DROID Incredible short-comings (most of which can be solved with software):

  • [updated 5-17-10]  There is no back up or sync service (I can’t believe this; shame on you Android/HTC).  There’s a program called The Missing Sync, but support for Moto Droid is still in beta and it doesn’t seem to support the Incredible yet.
  • [updated 5-17-10]  When you plug the device in to your computer, it will mount the SD card, but rarely automatically mounts the phone memory.  In order to mount both directories, you have to select “let me choose every time” for the phone’s default settings for when you plug the phone into your computer.
  • Can’t directly sync with Windows Live contacts (you have to export a CSV file and import it to your Google contacts)
  • Doesn’t read .asx or .xml (WMP and iTunes) media playlists; you have to convert your playlists to .m3u
  • Even after adjusting settings, the battery performance isn’t anywhere near what my Omnia could do (with regular use the Incredible might last the day, my Omnia could go a couple of days with regular use)
  • For some reason, my Droid isn’t linking to my Facebook contacts.  The Facebook widget is working and I’m logged in, but when I try and select a Facebook contact photo, the phone tells me that my friends don’t exist. (Are they really just in my head?  This could be a bigger problem than I first thought.)
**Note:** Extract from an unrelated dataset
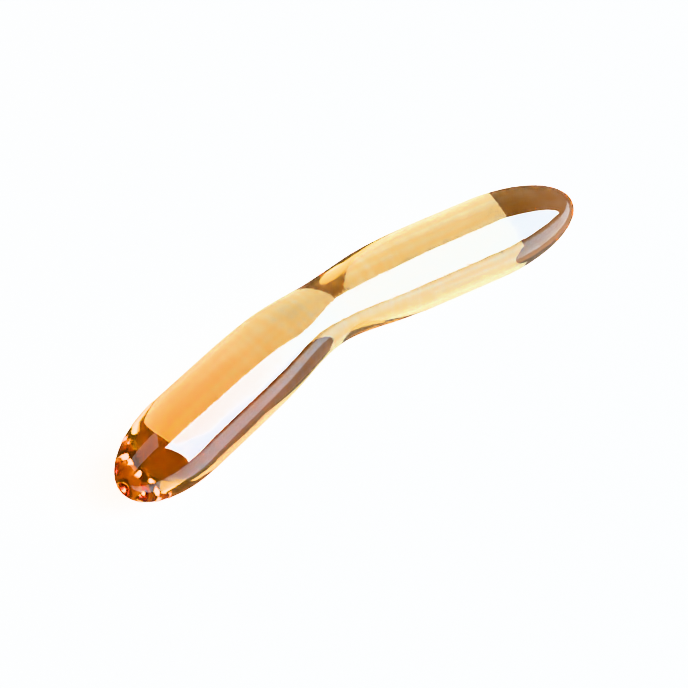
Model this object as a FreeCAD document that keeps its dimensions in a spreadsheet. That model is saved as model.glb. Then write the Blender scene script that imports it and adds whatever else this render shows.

  • Taking a photo isn’t as comfy as it should be.  The placement of the volume rocker (right where your thumb would squeeze to grip when using the camera) and the fact that the camera button is the joystick (difficult to push a button on the face without moving the camera enough to cause blur) can make taking a photo really tricky.  I really hope they at least add a “soft” camera shutter button in new software updates.***

    ***Upon further use, I find that taking a photo one-handed is nearly impossible.  I don’t think anyone tried to actually use the camera when this phone was in R&D.  It’s great on paper, but the usability is seriously lacking.